How Agni Enforces TRAI/DND Compliance Automatically
Agni, Ravan.ai's India-first voice-AI calling platform, is built so that compliance is enforced by the dialler rather than left to operators to remember. In our deployments this typically means:
- Window enforcement: campaigns run only inside configured calling windows, with per-recipient time-zone awareness and hard blocks outside RBI/TRAI-permitted hours.
- DND and suppression handling: DND lists, internal do-not-call suppression, and per-campaign opt-outs are respected at dial time, and an in-call opt-out immediately suppresses future contact for that purpose.
- Consent and category mapping: traffic is tagged by consent category so promotional flows and transactional/service flows follow their correct rule sets.
- Auditable logs: every call carries a record — number, timestamp, outcome, consent basis, and recording where permitted — so you can answer a regulator with evidence, not assurances.
- RBI-aligned conduct: for collections and EMI use cases, Agni's agents are designed around the Fair Practice Code — no threats, no repeated-call harassment, dignified language in 30+ Indian languages and Hinglish.
Agni is DPDP-aware and built to operate within the RBI Fair Practice Code and TRAI/DND framework, integrating with Indian telephony (Airtel, Twilio, Telnyx, SIP) via no-code flows or REST API. And because compliance shouldn't come at a premium, Agni runs at an all-in rate from ₹2/min — India's lowest — with plans starting at ₹2,999/month and no per-feature stacking.
Compliance is not a feature you switch on at the end.

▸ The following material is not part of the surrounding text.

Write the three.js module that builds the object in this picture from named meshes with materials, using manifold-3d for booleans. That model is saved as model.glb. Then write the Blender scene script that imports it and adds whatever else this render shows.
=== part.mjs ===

For AI calling in India as of 2026, it is the operating envelope the whole programme has to live inside — registration, consent, scrubbing, windows, and records, on every single call.
Bottom line: register on DLT, capture and honour consent, scrub against DND, stay inside the RBI/TRAI calling window, and keep auditable logs. A platform that enforces these automatically turns compliance from a liability into a competitive advantage.
This article is general information, not legal advice. Confirm your specific obligations with qualified counsel and your telecom operator before launching a campaign.